Les trois soirées de ma carte blanche à l’Étrange Festival

J’ai eu une belle rentrée. Riche en défis, en rencontres, en adrénaline. Je le dois beaucoup à l’invitation de Pascale Faure et Frédéric Temps à organiser une carte blanche à l’Étrange Festival. Au début, j’ai flippé : je suis pas assez cinéphile, je n’avais que 15 jours pour proposer une programmation alors que j’étais charrette sur mon prochain podcast sur le chagrin d’amour… et puis assez vite j’ai eu plein d’idées, et d’une soirée de carte blanche, on est passé à trois, avec des invité.e.s. Je vous fais un petit récap.

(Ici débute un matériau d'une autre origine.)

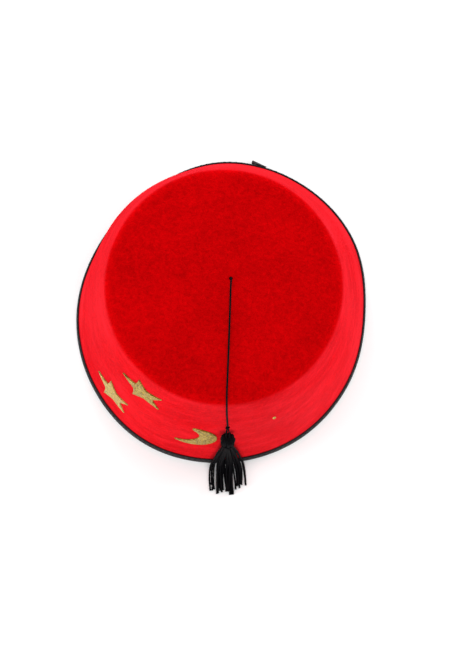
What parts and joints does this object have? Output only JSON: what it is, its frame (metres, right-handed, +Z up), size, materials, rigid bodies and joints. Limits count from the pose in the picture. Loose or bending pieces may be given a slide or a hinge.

Soirée 1 : Comment bien filmer le sexe ?

Quand j’ai commencé à réaliser du porno alternatif, féministe, éthique, j’ai beaucoup réfléchi à ce que je voulais donner à voir. J’ai écrit des scénarii avec des scènes intimes hyper scriptées, qui montraient du sexe que je trouvais trop peu représenté… qui était centrées sur le plaisir des femmes, qui sortait de la trinité fellation pénétration éjaculation… J’ai pensé à des plans créatifs qui exprimeraient le plaisir, avec l’haleine des performers qui viendrait flouter l’objectif, ou alors des ralentis filmés à la phantom, la caméra qui s’envole genre out of body experience

Et j’ai moins réfléchi à comment j’allais tourner mes films. Bon, j’y ai réfléchi quand même ! Déjà, j’ai décidé de performer moi-même dans des films porno pour être plus à même de guider les performeurs sur mes films. Mais vivre cette expérience, ne m’a appris que sur moi-même… pas sur mes futurs acteurs actrices ! J’étais bourrée de bonnes intentions… et ça n’a malheureusement pas suffi.

J’ai tourné mon premier court métrage porno, Bitchhiker, en 2016. Je le réalisais ; et je jouais dedans. Mon co-performer m’a dit, un an plus tard, qu’il ne s’était pas senti en sécurité sur le tournage. Qu’il n’avait pas osé me dire (ni à qui que ce soit) sur le moment qu’il ne se sentait pas à l’aise.

Pourquoi cet échec ? Principalement parce que je n’avais pas conscience de ma position de pouvoir en tant que réalisatrice.

Je me voyais comme une réal débutante, et surtout comme une femme, donc je me percevais comme la plus vulnérable. Malgré mon pouvoir de décision évident. Sur le tournage, je partais du principe que les acteurs et les actrices avec qui je bossais étaient « assez grands » pour me dire si quelque chose ne leur convenait pas… Et en même temps je n’étais pas du tout préparée à ce qu’on vienne se mettre en travers du projet que j’avais pour le film !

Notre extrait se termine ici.